> _Problem details_
Everything from the first line down to the line containing "return extrude(grip, HANDLE_Y[1]" should be reproduced exactly; please include nothing else.

***

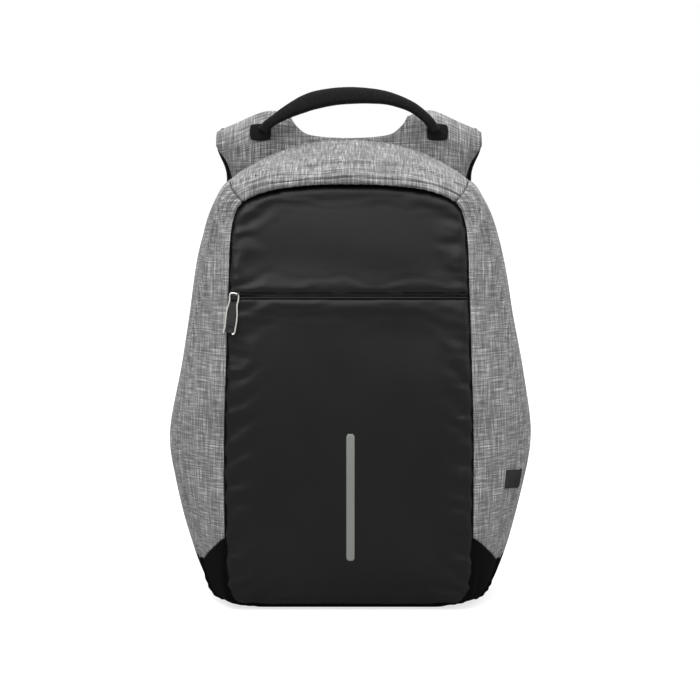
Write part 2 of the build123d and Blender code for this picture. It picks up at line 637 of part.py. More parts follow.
def handle():
    """Webbing carry handle."""
    top, under = ([Vector(x, HANDLE_Y[0], z) for x, z in row] for row in (HANDLE_TOP, HANDLE_UNDER))
    ends = [Line(top[-1], under[0]), Line(under[-1], top[0])]
    grip = Face(Wire([Spline(*top), ends[0], Spline(*under), ends[1]]))
    return extrude(grip, HANDLE_Y[1] - HANDLE_Y[0], dir=(0, 1, 0))


def build():
    """All solids by node name."""
    parts = front_panels() | wall_panels() | shell_inside()
    for group in usb_port() + front_pull() + main_zip(1) + main_zip(-1) + lumbar_zip():
        parts |= group
    parts |= back_layers() | pads() | sleeves()
    parts["yoke"] = yoke()
    parts["handle_tabs"] = tabs()
    parts["handle_grip"] = handle()
    for name, solid in shoulder_strap().items():
        parts[name + "_right"] = solid
        parts[name + "_left"] = mirrored(solid)
    return parts


os.makedirs("parts", exist_ok=True)
for node, solid in build().items():
    export_step(solid, f"parts/{node}.step")
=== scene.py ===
import math

import bmesh
import bpy
import numpy as np
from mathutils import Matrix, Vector
from mathutils.geometry import delaunay_2d_cdt


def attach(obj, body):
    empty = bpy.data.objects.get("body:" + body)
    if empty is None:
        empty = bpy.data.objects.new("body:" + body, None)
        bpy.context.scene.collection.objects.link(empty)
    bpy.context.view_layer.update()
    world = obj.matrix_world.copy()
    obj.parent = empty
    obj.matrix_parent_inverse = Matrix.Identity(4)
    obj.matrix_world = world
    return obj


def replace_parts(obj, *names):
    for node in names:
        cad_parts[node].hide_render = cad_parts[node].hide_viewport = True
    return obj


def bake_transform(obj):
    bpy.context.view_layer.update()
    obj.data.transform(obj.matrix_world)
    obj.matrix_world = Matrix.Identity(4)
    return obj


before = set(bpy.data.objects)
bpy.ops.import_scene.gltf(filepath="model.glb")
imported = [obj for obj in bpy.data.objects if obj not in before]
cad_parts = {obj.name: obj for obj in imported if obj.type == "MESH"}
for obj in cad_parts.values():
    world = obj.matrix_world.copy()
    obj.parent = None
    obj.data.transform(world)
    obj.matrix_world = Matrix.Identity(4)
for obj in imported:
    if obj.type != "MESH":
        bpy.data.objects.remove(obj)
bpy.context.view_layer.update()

# Looks of an anti-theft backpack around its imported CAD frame.
# Lengths in this script are millimetres until a mesh is made; MM turns them into metres.
MM = 0.001

# ---------------------------------------------------------------- shape of the bag, as in the frame
REAR_Y = 38.0
RIDGE_SHARE = 0.6
FLOOR_GAP = 1.6
STATIONS = [
    ((0, 4), (0, -15, 2), (0, 4)),
    ((72, 4), (84, -15, 2), (90, 4)),
    ((98, 6), (116, -18, 3), (118, 8)),
    ((109, 12), (133, -20, 10), (137, 21)),
    ((113, 28), (144, -20, 30), (146, 46)),
    ((114, 70), (155, -20, 64), (148, 76)),
    ((114, 120), (166, -20, 112), (148, 122)),
    ((113.5, 172), (170, -20, 162), (148, 172)),
    ((112, 235), (160, -20, 232), (148, 235)),
    ((110.5, 297), (148, -20, 300), (147, 300)),
    ((109.5, 338), (137, -24, 350), (139, 352)),
    ((106, 361), (126, -32, 377), (127, 382)),
    ((97, 376), (112, -40, 394), (113, 401)),
    ((72, 386), (80, -46, 406), (80, 421)),
    ((36, 391), (40, -48, 412), (40, 434)),
    ((0, 392), (0, -48, 414), (0, 438)),
]   # front seam (x, z), ridge (x, y, z), rear edge (x, z), from the bottom centre up the right side
HALF = len(STATIONS) - 1
BASE_END = 5.0
CORNER = 12.0
FRONT_PROFILE = [(0, -92), (12, -100), (40, -107), (90, -111), (150, -112), (210, -110),
                 (270, -103), (330, -92), (370, -82), (396, -76)]   # (z, y)


def full_outline(curve):
    """Stations of one outline all the way round, as an array."""
    right = [row[curve] for row in STATIONS]
    left = [(-p[0],) + tuple(p[1:]) for p in right[-2:0:-1]]
    return np.array(right + left, float)


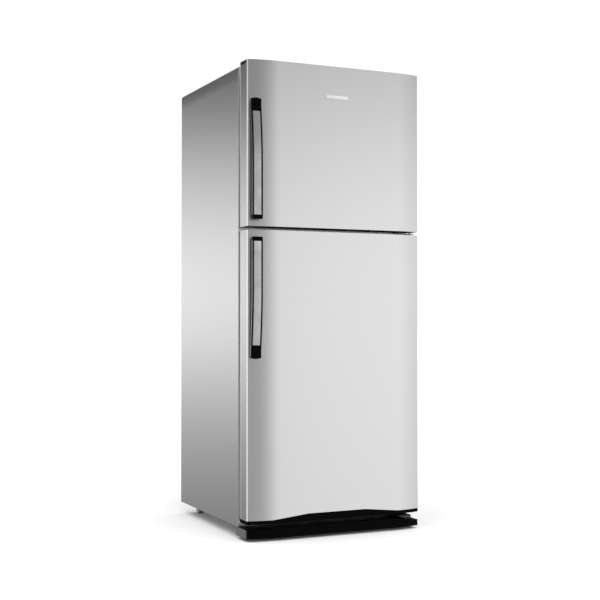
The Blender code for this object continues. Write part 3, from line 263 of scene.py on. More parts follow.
@dataclass(frozen=True)
class Finish:
    """One surface finish, with the record's slot that it belongs to."""

    slot: str
    colour: Colour
    second: Colour
    roughness: float
    metallic: float = 0.0
    grain: Grain = Grain.SILKY
    relief: float = 0.05
    unevenness: float = 0.06
    mottle: float = 0.5
    mottle_scale: float = 9.0
    dust: float = 0.0
    wear: float = 0.0
    worn: Colour = grey(0.6)
    specular: float = 0.5
    coat: float = 0.0
    transmission: float = 0.0
    ior: float = 1.5
    variant: str = ""

    @property
    def name(self) -> str:
        """Name of the finish's material."""
        return self.slot + "_finish" + self.variant

    def material(self) -> bpy.types.Material:
        """Give the finish's material, built the first time it is asked for.

        Returns:
            The material.
        """
        if self.name in bpy.data.materials:
            return bpy.data.materials[self.name]
        made = bpy.data.materials.new(self.name)
        made.use_nodes = True
        wiring = Wiring(made.node_tree)
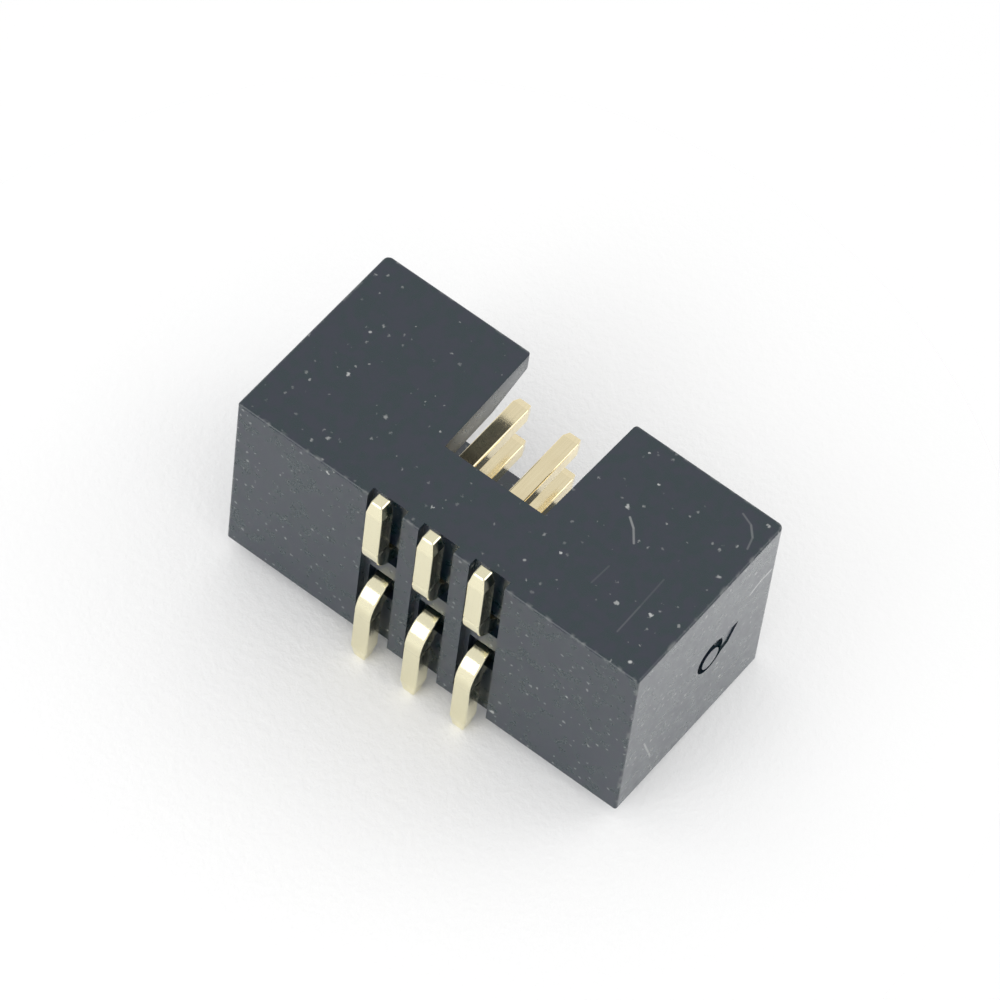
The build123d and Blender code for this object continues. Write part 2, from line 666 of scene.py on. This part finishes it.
@dataclass
class Housing:
    """The black moulded box. Its solid is right as it is, so only its finish is made here."""

    node: str = "housing"
    finish: MouldedPlastic = field(default_factory=MouldedPlastic)
    scuffs_and_painted_light: list[PaleMark] = field(
        default_factory=lambda: [
            # Bent scratch, then a long faint hair and a short one
            PaleMark.on_notch_wall((2.55, 3.33), (2.76, 3.17), 0.034, 0.40),
            PaleMark.on_notch_wall((2.76, 3.17), (2.98, 2.89), 0.034, 0.34),
            PaleMark.on_notch_wall((3.97, 1.05), (3.96, 1.80), 0.026, 0.10),
            PaleMark.on_notch_wall((3.96, 1.80), (3.94, 2.60), 0.026, 0.06),
            PaleMark.on_notch_wall((2.90, 1.62), (2.93, 2.15), 0.026, 0.06),
            # Curved hair in the corner of the rim
            PaleMark.on_notch_wall((4.20, 4.86), (4.48, 4.75), 0.030, 0.16),
            PaleMark.on_notch_wall((4.48, 4.75), (4.68, 4.53), 0.034, 0.22),
            PaleMark.on_notch_wall((4.68, 4.53), (4.76, 4.25), 0.030, 0.16),
            # Bright specks
            PaleMark.on_notch_wall((4.58, 0.65), (4.59, 0.66), 0.050, 0.90),
            PaleMark.on_notch_wall((1.58, 1.17), (1.59, 1.18), 0.040, 0.55),
            PaleMark.on_notch_wall((-4.08, 3.44), (-4.07, 3.45), 0.040, 0.70),
            # Bent hair at the top of the end wall, and a scratch near its foot
            PaleMark.on_end_wall((-0.94, 4.30), (-1.05, 4.60), 0.045, 0.65),
            PaleMark.on_end_wall((-1.05, 4.60), (-1.05, 4.98), 0.045, 0.65),
            PaleMark.on_end_wall((0.70, 1.06), (1.60, 1.40), 0.032, 0.40),
            # Painted highlight: a faint pale patch on the flank of the notch that faces +X, for the
            # light that flank catches
            PaleMark((-1.28, -2.06, 2.60), (-1.30, -2.06, 4.80), 0.340, 0.15),
        ]
    )

    def dress(self, nodes: dict[str, bpy.types.Object], effects: Effects) -> None:
        """Gives the housing its finish.

        Args:
            nodes: the CAD nodes by name.
            effects: the shared effects.
        """
        low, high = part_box(self.node)
        material = self.finish.build(effects, (low + high) / 2, (high - low) / 2, self.scuffs_and_painted_light)
        mesh = nodes[self.node].data
        mesh.materials.clear()
        mesh.materials.append(material)
        log.info("%s: moulded finish on the CAD solid, %d faces", self.node, len(mesh.polygons))


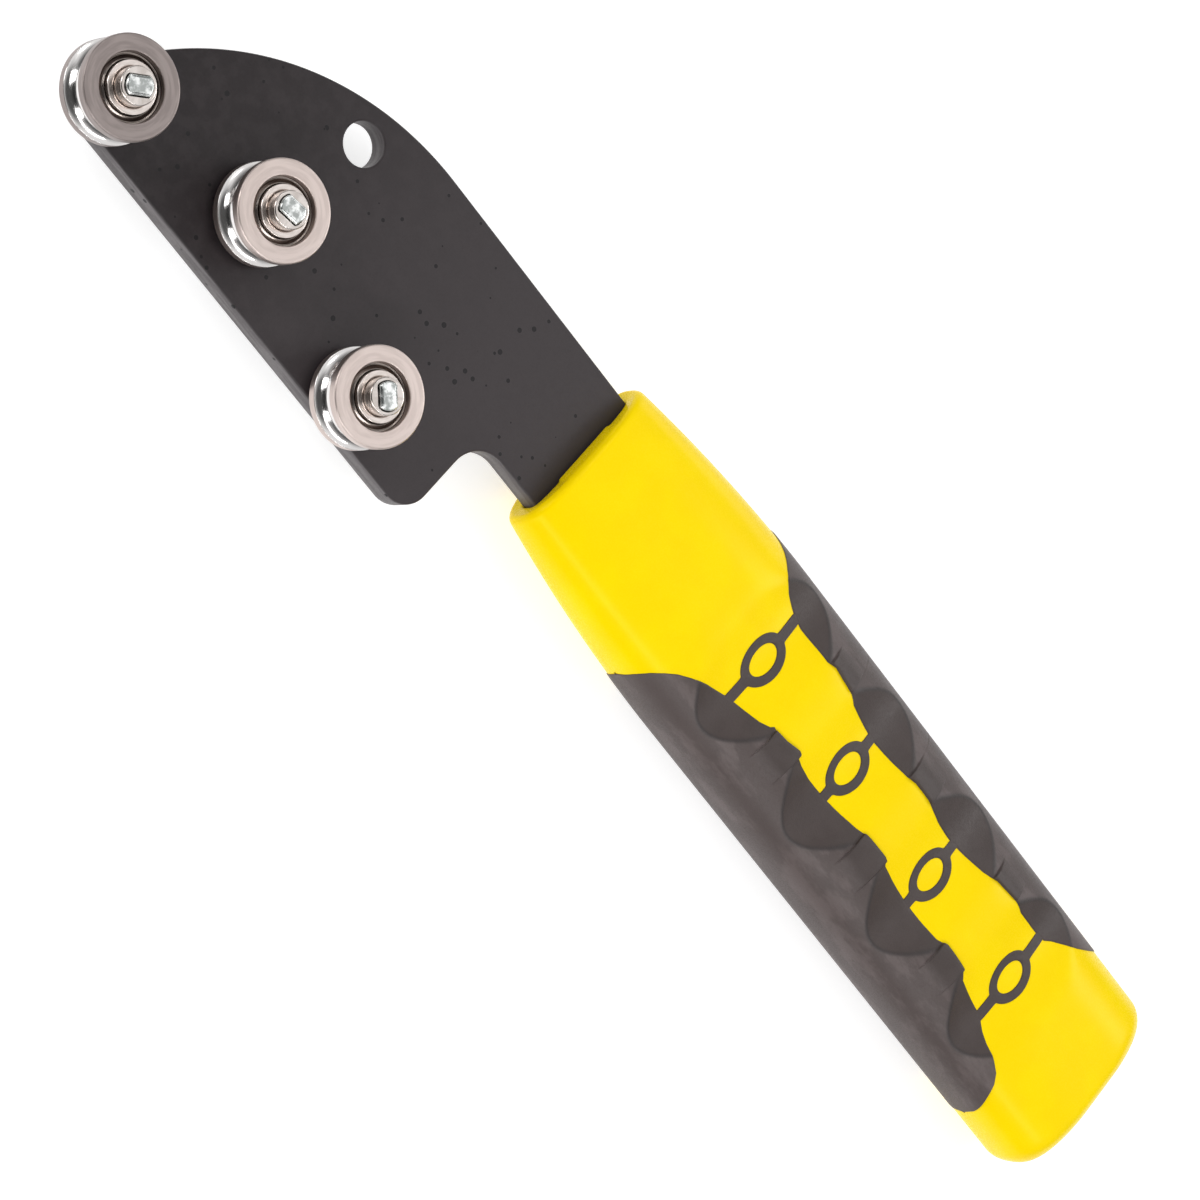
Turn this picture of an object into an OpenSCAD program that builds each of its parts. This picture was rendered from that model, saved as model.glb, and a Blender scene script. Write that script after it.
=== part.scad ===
// Hand-held wire straightener. Three grooved ball-bearing rollers stand on a steel head plate,
// and a two-colour moulded handle sits on the plate's tang. Millimetres.
// X runs along the handle towards the head, Y across it, Z along the axles, rollers on top.

/* [Head plate] */
// Thickness of the steel plate
plate_t = 4; // [3:0.5:5]
// Width of the tang where it enters the handle
tang_w = 24.1; // [20:0.1:26]
// Width of the tang inside the handle
inner_tang_w = 17; // [12:0.5:19]
// Length of the tang inside the handle
inner_tang_l = 112; // [60:1:130]
// Straight edge of the plate, measured from the handle's centre line
edge_y = 31; // [29:0.5:34]
// Back end of the plate's tab, measured from the middle axle
tab_x = 51.3; // [48:0.1:54]
// Corner radius of the tab
tab_r = 5; // [2:0.5:7]
// Inner radius of the notch between tab and handle
notch_r = 6; // [3:0.5:7]
// Radius of the long curved edge of the nose
nose_r = 57; // [54:0.5:60]
// Where the curved edge begins, behind the middle axle
nose_x = 19.5; // [16:0.5:21]
// Radius of the nose's tip round the front axle
nose_tip_r = 5.5; // [3:0.5:6]
// Radius of the hanging hole
hang_r = 3.6; // [2.5:0.1:4.5]
// Hanging hole behind the middle axle
hang_x = 4.6; // [2:0.1:8]
// Hanging hole below the handle's centre line
hang_y = 3.4; // [1:0.1:4.5]

/* [Roller layout] */
// Middle axle above the handle's centre line
middle_y = 18.8; // [18:0.1:20]
// Offset of the outer axles from the middle axle, across the wire
row_offset = 6.9; // [6:0.1:8]
// Distance along the wire from the middle axle to the front axle
front_pitch = 29.7; // [28:0.1:31]
// Distance along the wire from the middle axle to the rear axle
rear_pitch = 31.2; // [29:0.1:33]

/* [Rollers] */
// Outer diameter of a roller
roller_d = 16; // [15.8:0.1:17.5]
// Width of a roller
roller_w = 8; // [7:0.1:9]
// Radius of the round wire groove's section
groove_r = 2.4; // [2:0.1:2.6]
// Depth of the wire groove below the rim
groove_depth = 1.9; // [1.2:0.1:1.9]
// Chamfer at the rims' outer edges
rim_chamfer = 0.35; // [0.1:0.05:0.6]
// Diameter of a bearing ball
ball_d = 1.6; // [1.3:0.05:1.6]
// Diameter of the circle on which the balls run
ball_circle_d = 9.44; // [9.3:0.02:9.5]
// Number of balls in a bearing
ball_count = 10; // [7:1:11]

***

> _Solved problem_
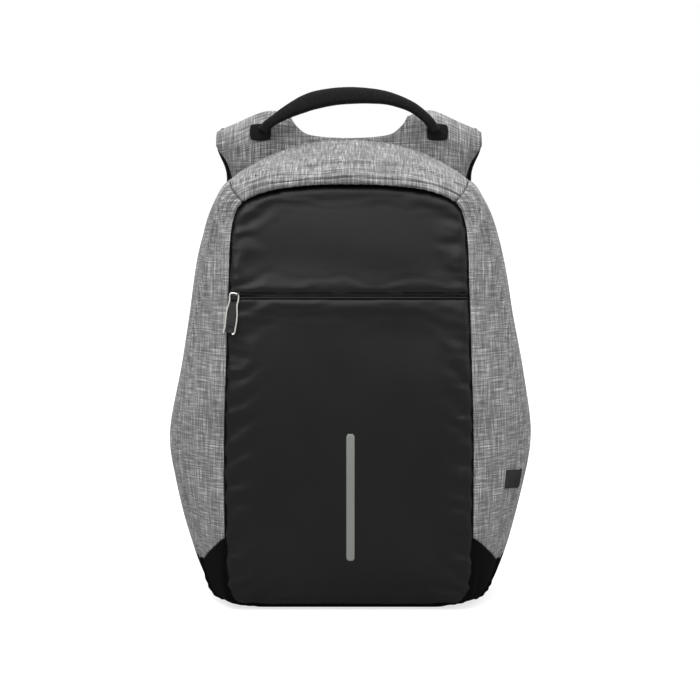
Write part 2 of the build123d and Blender code for this picture. It picks up at line 637 of part.py. More parts follow.
def handle():
    """Webbing carry handle."""
    top, under = ([Vector(x, HANDLE_Y[0], z) for x, z in row] for row in (HANDLE_TOP, HANDLE_UNDER))
    ends = [Line(top[-1], under[0]), Line(under[-1], top[0])]
    grip = Face(Wire([Spline(*top), ends[0], Spline(*under), ends[1]]))
    return extrude(grip, HANDLE_Y[1] - HANDLE_Y[0], dir=(0, 1, 0))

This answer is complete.